What does groupby() do in pandas?
groupby() is a powerful function in pandas that splits a DataFrame into groups based on some criteria, applies a function to each group independently, and then combines the results into a new DataFrame or Series.
This split-apply-combine process helps in performing various data analysis tasks like aggregation, transformation, and filtering.
What is the difference between groupby and pivot in Python?
groupby and pivot are both used to reorganize data in pandas DataFrames, but they serve different purposes.
groupby is used to group data based on some criteria, apply a function (like aggregation) to each group, and then combine the results.
On the other hand, pivot is used to reshape data by creating a new, tabular structure from a DataFrame. It allows converting a long-form dataset to a wide-form one by creating a new DataFrame indexed by unique values from a given column and columns with values from another.
How can I group rows by column value in a pandas DataFrame?
To group rows by column value in a pandas DataFrame, use the groupby() function followed by the column name you want the data to be grouped by.
For example:
import pandas as pd
# sample DataFrame
data = {'A': [1, 1, 2, 2], 'B': [3, 4, 5, 6]}
df = pd.DataFrame(data)
# group rows by the 'A' column
grouped_df = df.groupby('A')
How do I use groupby with custom aggregation functions?

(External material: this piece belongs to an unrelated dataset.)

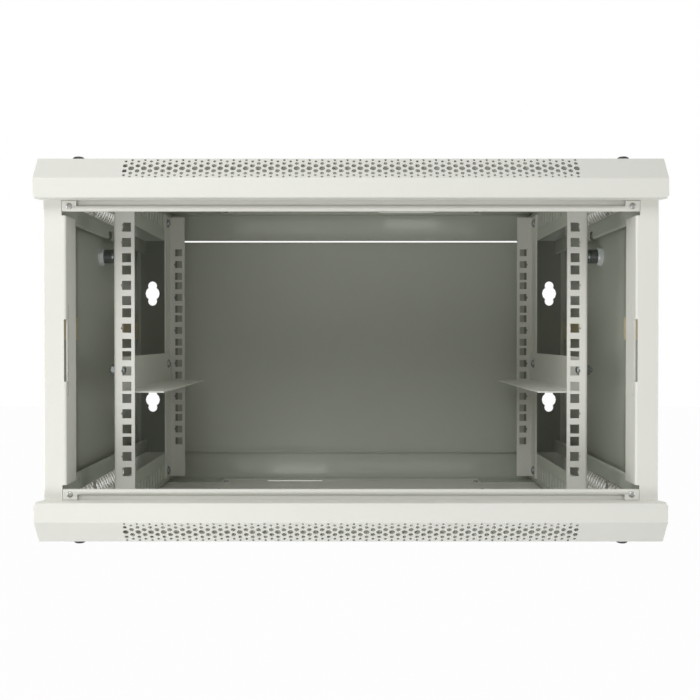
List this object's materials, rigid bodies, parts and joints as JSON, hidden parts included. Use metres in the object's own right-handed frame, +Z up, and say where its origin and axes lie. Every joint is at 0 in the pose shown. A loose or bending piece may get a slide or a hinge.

You can use a custom aggregation function in pandas groupby by passing the function to the agg() method:
import pandas as pd
# sample DataFrame
data = {'A': [1, 1, 2, 2], 'B': [3, 4, 5, 6]}
df = pd.DataFrame(data)
# custom aggregation function
def custom_agg(x):
return x.sum() / x.count()
# using groupby with custom aggregation function
result = df.groupby('A').agg({'B': custom_agg})
This will calculate the custom aggregation for column ‘B’ based on the groups defined by column ‘A’.